Alors qu’au fil du temps, le fort a fini par disparaître complètement, l’importance historique du site et l’attachement des locaux à ce dernier demeurent inchangés. Ce vendredi 26 mai, à Saint-Lazare, le grand panneau électrique devant le centre de loisirs du Fort Ellice affiche « Bienvenue aux visiteurs ». Plus d’une quarantaine de personnes s’y sont réunies pour prendre le repas, avant de se rendre à l’inauguration. L’ambiance, ça ne fait aucun doute, est à la fête. Pour Richard Fiola, président de CDC P’tite fourche : « On a l’impression de sabrer le champagne! »

FORT ELLICE
Le plateau était une position stratégique pour le fort. (photo : Gracieuseté CDEM)

Un endroit plein de souvenirs

Après une dizaine de minutes sur une route de terre sinueuse, le chauffeur s’engage sur une pente abrupte avant de finalement atteindre le plateau venteux du Fort Ellice.

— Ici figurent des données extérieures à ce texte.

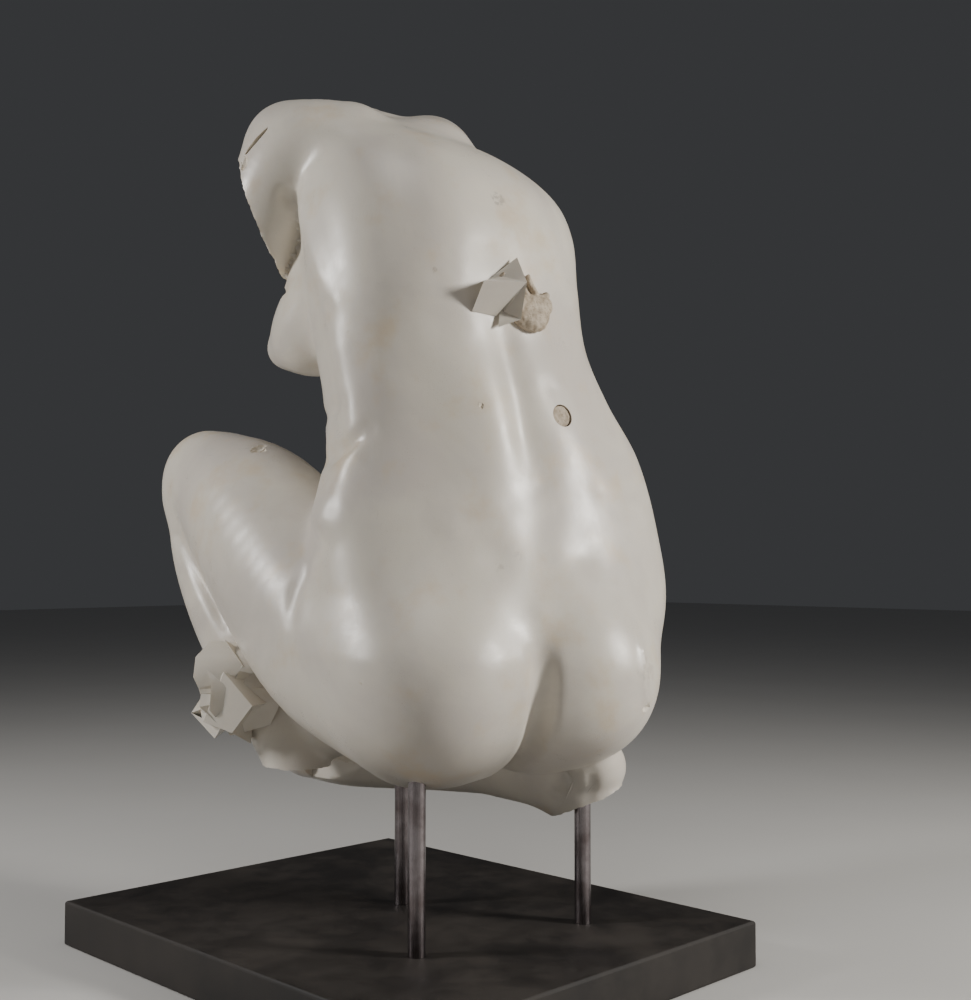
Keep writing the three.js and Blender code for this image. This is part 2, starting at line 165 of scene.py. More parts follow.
class Stroke(Form):
    """What a carver's stroke along a path takes off (positive) or leaves standing (negative)."""

    def __init__(self, path, width, depth, fade):
        path = np.asarray(path, float)
        self.line = refined(np.column_stack([path, np.zeros(len(path))]), STROKE_STEPS)
        self.width = width
        self.depth = depth
        self.fade = fade
        super().__init__(path.min(0), path.max(0), 3 * width, 0.0)

    def measure(self, points):
        gap = chain_distance(points, self.line)
        out = self.depth * np.exp(-(gap / self.width) ** 2)
        if self.fade:
            a, b = self.line[0, :3], self.line[-1, :3]
            ends = np.minimum(np.linalg.norm(points - a, axis=1), np.linalg.norm(points - b, axis=1))
            out *= np.clip(ends / self.fade, 0, 1) ** 0.7
        return out


class Swell(Form):
    """A soft rise (positive height) or hollow (negative) on the surface."""

    def __init__(self, centre, radii, height):
        self.centre = np.asarray(centre, float)
        self.radii = np.asarray(radii, float)
        self.height = height
        r = self.radii.max()
        super().__init__(self.centre - r, self.centre + r, 2 * r, 0.0)

    def measure(self, points):
        q = (points - self.centre) / self.radii
        return -self.height * np.exp(-(q ** 2).sum(1))


class Block:
    """A block that starts at a face, given by a point on it and its outward normal, and runs outwards."""

    def __init__(self, point, normal, across, along, deep):
        self.normal = np.asarray(normal, float) / np.linalg.norm(normal)
        side = np.cross((0, 0, 1), self.normal)
        side = np.array([1.0, 0, 0]) if np.linalg.norm(side) < 0.01 else side / np.linalg.norm(side)
        self.axes = np.column_stack([side, np.cross(self.normal, side), self.normal])
        self.point = np.asarray(point, float)
        self.size = np.array([across, along, deep], float)

    def __call__(self, points, stand_off=0.0):
        """Distance to the block, whose face is moved out by stand_off."""
        q = (points - self.point - self.normal * (stand_off + self.size[2] / 2)) @ self.axes
        gap = np.abs(q) - self.size / 2
        return np.minimum(gap.max(axis=1), 0) + np.linalg.norm(np.maximum(gap, 0), axis=1)


# Horizontal cuts of the trunk: height, centre x and y, half-widths left and right, half-depths front and
# back, and turn about the vertical in degrees.
TRUNK = np.array([
    [205, -25, 60, 120, 110, 80, 80, -20],
    [262, -25, 60, 172, 166, 120, 128, -20],
    [335, -26, 60, 204, 229, 142, 149, -20],
    [405, -28, 60, 222, 256, 150, 151, -20],
    [500, -37, 54, 224, 250, 150, 136, -18],
    [600, -44, 42, 204, 230, 142, 128, -15],
    [675, -36, 27, 191, 202, 140, 128, -12],
    [745, -28, 6, 186, 193, 136, 134, -9],
    [830, -22, -16, 183, 204, 128, 148, -6],
    [905, -20, -38, 176, 217, 118, 157, -5],
    [960, -18, -62, 164, 212, 110, 151, -4],
    [1010, -14, -100, 146, 178, 96, 130, -2],
    [1045, -10, -140, 122, 124, 76, 94, 0],
    [1075, -8, -172, 84, 78, 50, 56, 0],
], float)
TRUNK_POWER = 2.3
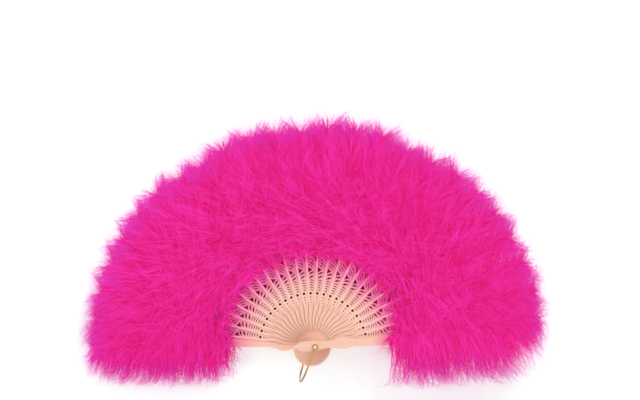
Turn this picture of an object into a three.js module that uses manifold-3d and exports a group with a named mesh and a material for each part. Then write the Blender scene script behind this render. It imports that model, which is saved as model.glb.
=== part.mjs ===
// A folding feather fan, shown open: pierced plastic ribs between two plain guards,
// a plume of down on the tail of each stick, a rivet through the heads and a wire bail.
// Millimetres. +Z is up, +X is right as seen from the front, and the front faces -Y.
// The origin is on the rivet's axis, half way through the stack of sticks.
// A stick is drawn pointing up, with its offset to the right as x, its reach from the
// rivet's axis as y and the way to the front as z.

import * as THREE from 'three';
import { mergeVertices } from 'three/addons/utils/BufferGeometryUtils.js';
import Module from 'manifold-3d';

// Sticks of the open fan, at angles clockwise from level left as seen from the front
const ribCount = 23;
const backGuardAngle = THREE.MathUtils.degToRad(1.1);
const stickAngleStep = THREE.MathUtils.degToRad(7.2);

// Bail, turned clockwise from hanging straight down
const bailAngle = THREE.MathUtils.degToRad(20);

// Stack of sticks
const ribThickness = 1.0;
const guardThickness = 2.0;
const layerGap = 0.3;
const runningClearance = 0.3;
const gluedClearance = 0.3;

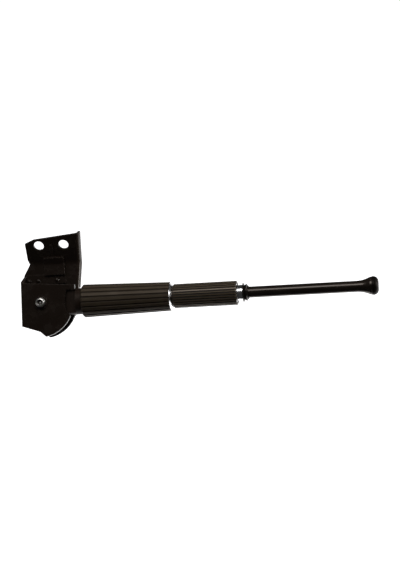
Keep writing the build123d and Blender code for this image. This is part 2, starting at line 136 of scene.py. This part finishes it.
@dataclass(frozen=True)
class Blotch:
    """Soft blotches on a surface, and the span of the noise over which they fade in."""

    size: float
    detail: float
    rough: float
    low: float
    high: float


class Graph:
    """Node graph of one material."""

    edge_samples: ClassVar[int] = 4
    edge_span: ClassVar[tuple[float, float]] = (0.02, 0.25)

    def __init__(self, name: str) -> None:
        """Start an empty material.

        Args:
            name: The material's name.
        """
        self.material = bpy.data.materials.new(name)
        self.material.use_nodes = True
        self.tree = self.material.node_tree
        self.tree.nodes.clear()

    def node(self, kind: str, settings: Optional[dict[str, Any]] = None,
             inputs: Optional[dict[Union[str, int], Any]] = None) -> bpy.types.Node:
        """Add a node: its settings first, then its sockets.

        Args:
            kind: Node type.
            settings: Its attributes.
            inputs: Value, Val or socket for each input, by name or number.

        Returns:
            The node.
        """
        made = self.tree.nodes.new(kind)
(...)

140 kilomètres carrés, presque parfaitement plats, encerclés d’une forêt dense et qui offrent une vue exceptionnelle sur la vallée.

Sur le stationnement, deux autobus scolaires et de nombreuses voitures. Ce sont près de 250 personnes qui sont venues assister à l’inauguration du chemin interprétatif. Et c’est déjà beau en soi. Car le terrain est longtemps resté inaccessible au public, jusqu’en 2019 précisément, lorsqu’un accord est trouvé entre NCC, qui a racheté le terrain en 2012, et la Municipalité rurale d’Ellice-Archie. 

Cela explique en partie la joie qui régnait sur le site ce jour-là. Ann Stubodden-Boyer, originaire de la région, en témoigne. « Nous avons énormément de souvenirs ici. Des pique-niques en famille, mais aussi des souvenirs d’enfance et de jeux… De très bons souvenirs. » 

Fort Ellice
Des panneaux d’interprétation ont été disséminés tout au long du sentier pédestre. (photo : Gracieuseté CDEM)

Histoire

Le sentier pédestre est ponctué d’une dizaine de panneaux informatifs rattachés à des sculptures discrètes en fer forgé qui se fondent dans le décor. Sur l’un des panneaux, le nom Boyer est mentionné. 

On y apprend que les Boyer font partie des nombreuses familles métisses qui se sont vues dépossédées de leurs terres pendant la Scrip métisse. Les terres qui étaient les leurs se trouvent justement non loin de ce plateau. Pour la famille, il était important que leur histoire apparaisse sur ce chemin. Erwan Bouchaud en est bien conscient. « Ce site comporte aussi une notion de guérison. » 

Le chef de la Première Nation Waywayseecappo, Murray Clearsky, était lui aussi présent à Fort Ellice. Il rappelle l’importance de cet endroit dans l’histoire autochtone. « Ce sont des terres sur lesquelles nous avons grandi, mais ce sont aussi des terres sur lesquelles nos ancêtres ont signé des traités. » En effet, c’est au Fort Ellice que les nations anishinaabe locales ont signé une adhésion au Traité numéro 4 en 1874. 

Une belle victoire 

Quelque part, ce sentier pédestre, c’est un voyage à travers le temps et l’histoire du Fort Ellice, dont il ne reste plus rien aujourd’hui, mais à propos duquel on continue d’apprendre, notamment grâce au travail de passionnés comme Mireille Lamontagne, qui entretient une relation personnelle avec Saint-Lazare et le fort.

FORT ELLICE
Des monuments pour les Premières Nations et Métis ont été installés sur le site. (photo : Gracieuseté CDEM)

« L’idée n’était pas que le projet devienne un projet de type page Wikipédia. Nous avons fait de la recherche originale pour ce chemin interprétatif. » Au fil de ces recherches, l’histoire de la création d’une chaussée par les femmes Dakota a notamment été découverte. 

Aujourd’hui, le site n’est pas protégé au niveau gouvernemental. Mais pour l’archéologue, il mériterait de l’être, et pas seulement pour sa valeur historique. « Ce plateau représente les dix derniers pourcents de prairies sauvages naturelles au Manitoba, explique Mireille Lamontagne. Il y a sept différentes espèces d’ours qui vivent sur ces hectares, dont une espèce d’ours blanc! Ceci devrait être un site historique national protégé. Le simple fait qu’une compagnie privée puisse acheter ce terrain est un problème. »  

Mais bon, d’avoir retrouvé l’accès au terrain est déjà une belle victoire en soi. Après la cérémonie d’inauguration, les personnes présentes ont pu profiter du sentier pour s’y promener. Les enfants, eux, comme dans les souvenirs des Boyer, ont pu jouer dans l’herbe et grimper aux arbres.